Starting at the line containing "Write the build123d", copy each line exactly, ending with the line containing "nickel-plated brass glands.". Leave out everything else.

★ ★ ★

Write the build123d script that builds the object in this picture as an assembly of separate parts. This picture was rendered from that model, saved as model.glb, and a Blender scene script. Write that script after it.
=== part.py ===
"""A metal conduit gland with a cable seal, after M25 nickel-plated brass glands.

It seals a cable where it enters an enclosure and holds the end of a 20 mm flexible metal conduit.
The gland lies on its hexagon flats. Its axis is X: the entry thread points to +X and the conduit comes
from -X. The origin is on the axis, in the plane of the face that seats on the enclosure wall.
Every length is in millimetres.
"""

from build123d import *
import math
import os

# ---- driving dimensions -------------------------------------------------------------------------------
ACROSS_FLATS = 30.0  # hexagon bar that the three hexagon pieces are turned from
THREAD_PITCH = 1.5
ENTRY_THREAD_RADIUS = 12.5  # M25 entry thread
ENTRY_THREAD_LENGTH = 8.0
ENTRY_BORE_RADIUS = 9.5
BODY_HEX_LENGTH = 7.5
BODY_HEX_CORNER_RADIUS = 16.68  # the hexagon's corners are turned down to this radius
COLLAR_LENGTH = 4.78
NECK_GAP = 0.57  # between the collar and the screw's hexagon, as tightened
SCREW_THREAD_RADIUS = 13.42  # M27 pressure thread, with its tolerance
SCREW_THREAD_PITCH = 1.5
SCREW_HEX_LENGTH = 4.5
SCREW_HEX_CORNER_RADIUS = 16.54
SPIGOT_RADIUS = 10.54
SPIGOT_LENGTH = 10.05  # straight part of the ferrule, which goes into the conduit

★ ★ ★

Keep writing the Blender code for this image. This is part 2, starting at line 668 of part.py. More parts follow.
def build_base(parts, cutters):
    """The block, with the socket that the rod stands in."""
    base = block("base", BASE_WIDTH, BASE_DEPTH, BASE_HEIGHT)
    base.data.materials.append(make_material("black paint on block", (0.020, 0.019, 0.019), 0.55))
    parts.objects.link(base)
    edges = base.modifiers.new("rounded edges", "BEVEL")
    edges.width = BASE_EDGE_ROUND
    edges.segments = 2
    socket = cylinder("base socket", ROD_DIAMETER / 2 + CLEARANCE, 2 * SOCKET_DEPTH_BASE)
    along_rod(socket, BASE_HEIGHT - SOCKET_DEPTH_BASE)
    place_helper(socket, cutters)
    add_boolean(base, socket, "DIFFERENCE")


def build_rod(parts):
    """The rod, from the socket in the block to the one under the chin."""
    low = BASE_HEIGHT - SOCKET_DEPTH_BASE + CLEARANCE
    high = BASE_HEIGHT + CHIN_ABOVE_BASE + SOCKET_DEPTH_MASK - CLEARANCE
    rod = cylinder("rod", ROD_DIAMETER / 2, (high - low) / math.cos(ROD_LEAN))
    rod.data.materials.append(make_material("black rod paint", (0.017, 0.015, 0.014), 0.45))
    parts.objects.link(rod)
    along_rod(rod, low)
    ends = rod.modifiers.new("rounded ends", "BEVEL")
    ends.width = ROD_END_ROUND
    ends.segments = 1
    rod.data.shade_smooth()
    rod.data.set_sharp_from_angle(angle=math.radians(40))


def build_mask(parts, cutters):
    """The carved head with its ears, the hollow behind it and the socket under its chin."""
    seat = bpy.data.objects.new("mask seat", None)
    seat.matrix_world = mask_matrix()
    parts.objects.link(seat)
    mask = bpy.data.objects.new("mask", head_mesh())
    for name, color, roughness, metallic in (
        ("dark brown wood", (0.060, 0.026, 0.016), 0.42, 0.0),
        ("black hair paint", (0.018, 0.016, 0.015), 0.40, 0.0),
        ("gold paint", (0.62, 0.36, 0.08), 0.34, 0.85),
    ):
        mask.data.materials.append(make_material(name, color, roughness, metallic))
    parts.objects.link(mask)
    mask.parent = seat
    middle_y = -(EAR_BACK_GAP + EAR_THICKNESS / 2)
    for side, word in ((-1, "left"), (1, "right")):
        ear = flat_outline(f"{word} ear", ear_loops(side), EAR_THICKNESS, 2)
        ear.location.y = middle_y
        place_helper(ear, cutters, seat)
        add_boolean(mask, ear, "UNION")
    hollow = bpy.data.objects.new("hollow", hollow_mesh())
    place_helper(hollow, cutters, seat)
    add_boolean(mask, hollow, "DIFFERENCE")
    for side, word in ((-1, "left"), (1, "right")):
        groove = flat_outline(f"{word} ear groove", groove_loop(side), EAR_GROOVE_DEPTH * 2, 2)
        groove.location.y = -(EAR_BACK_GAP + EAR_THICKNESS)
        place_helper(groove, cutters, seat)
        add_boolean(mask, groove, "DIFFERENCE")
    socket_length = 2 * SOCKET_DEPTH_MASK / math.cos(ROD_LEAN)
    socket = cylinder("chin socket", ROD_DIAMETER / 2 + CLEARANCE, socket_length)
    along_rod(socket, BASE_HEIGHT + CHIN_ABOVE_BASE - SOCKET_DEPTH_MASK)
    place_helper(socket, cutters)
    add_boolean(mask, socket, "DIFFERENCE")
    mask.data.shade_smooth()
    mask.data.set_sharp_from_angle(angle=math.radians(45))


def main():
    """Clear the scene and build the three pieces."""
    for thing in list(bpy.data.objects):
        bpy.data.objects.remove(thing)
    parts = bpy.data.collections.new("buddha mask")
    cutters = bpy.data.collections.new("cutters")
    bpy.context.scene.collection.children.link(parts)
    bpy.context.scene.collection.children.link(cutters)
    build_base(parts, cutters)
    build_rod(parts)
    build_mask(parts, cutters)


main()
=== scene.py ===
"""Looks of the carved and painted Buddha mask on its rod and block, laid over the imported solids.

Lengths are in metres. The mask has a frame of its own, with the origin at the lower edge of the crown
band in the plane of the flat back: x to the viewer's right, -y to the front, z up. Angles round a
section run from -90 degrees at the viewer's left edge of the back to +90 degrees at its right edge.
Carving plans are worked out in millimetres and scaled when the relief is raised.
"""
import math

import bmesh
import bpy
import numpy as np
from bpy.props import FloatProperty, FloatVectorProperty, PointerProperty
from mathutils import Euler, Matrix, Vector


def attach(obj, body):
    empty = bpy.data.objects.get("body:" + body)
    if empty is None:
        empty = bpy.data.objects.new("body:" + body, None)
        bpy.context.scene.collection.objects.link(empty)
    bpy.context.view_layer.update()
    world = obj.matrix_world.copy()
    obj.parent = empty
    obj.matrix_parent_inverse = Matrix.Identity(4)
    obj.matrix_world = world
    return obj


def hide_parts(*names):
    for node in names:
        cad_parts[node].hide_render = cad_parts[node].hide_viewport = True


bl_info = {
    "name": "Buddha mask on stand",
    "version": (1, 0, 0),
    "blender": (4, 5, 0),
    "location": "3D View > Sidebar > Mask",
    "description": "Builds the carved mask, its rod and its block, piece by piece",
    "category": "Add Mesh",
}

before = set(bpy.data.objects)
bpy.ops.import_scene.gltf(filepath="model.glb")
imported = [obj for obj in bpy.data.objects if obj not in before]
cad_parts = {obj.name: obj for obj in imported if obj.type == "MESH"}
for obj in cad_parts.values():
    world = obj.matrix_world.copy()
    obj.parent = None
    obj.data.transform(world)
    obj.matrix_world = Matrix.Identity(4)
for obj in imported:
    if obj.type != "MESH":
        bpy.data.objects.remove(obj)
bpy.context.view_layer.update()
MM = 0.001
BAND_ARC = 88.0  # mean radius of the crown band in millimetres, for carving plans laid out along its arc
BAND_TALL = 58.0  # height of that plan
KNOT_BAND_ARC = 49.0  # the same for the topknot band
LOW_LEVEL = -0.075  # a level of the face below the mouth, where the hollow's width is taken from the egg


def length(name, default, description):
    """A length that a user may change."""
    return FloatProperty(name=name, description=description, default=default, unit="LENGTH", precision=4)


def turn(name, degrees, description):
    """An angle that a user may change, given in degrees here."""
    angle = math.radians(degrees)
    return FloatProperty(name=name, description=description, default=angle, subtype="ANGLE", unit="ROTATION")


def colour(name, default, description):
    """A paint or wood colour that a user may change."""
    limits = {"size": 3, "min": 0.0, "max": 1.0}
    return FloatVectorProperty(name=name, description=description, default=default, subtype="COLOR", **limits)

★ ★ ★

Task answer>
Write the build123d script that builds the object in this picture as an assembly of separate parts. This picture was rendered from that model, saved as model.glb, and a Blender scene script. Write that script after it.
=== part.py ===
"""A metal conduit gland with a cable seal, after M25 nickel-plated brass glands.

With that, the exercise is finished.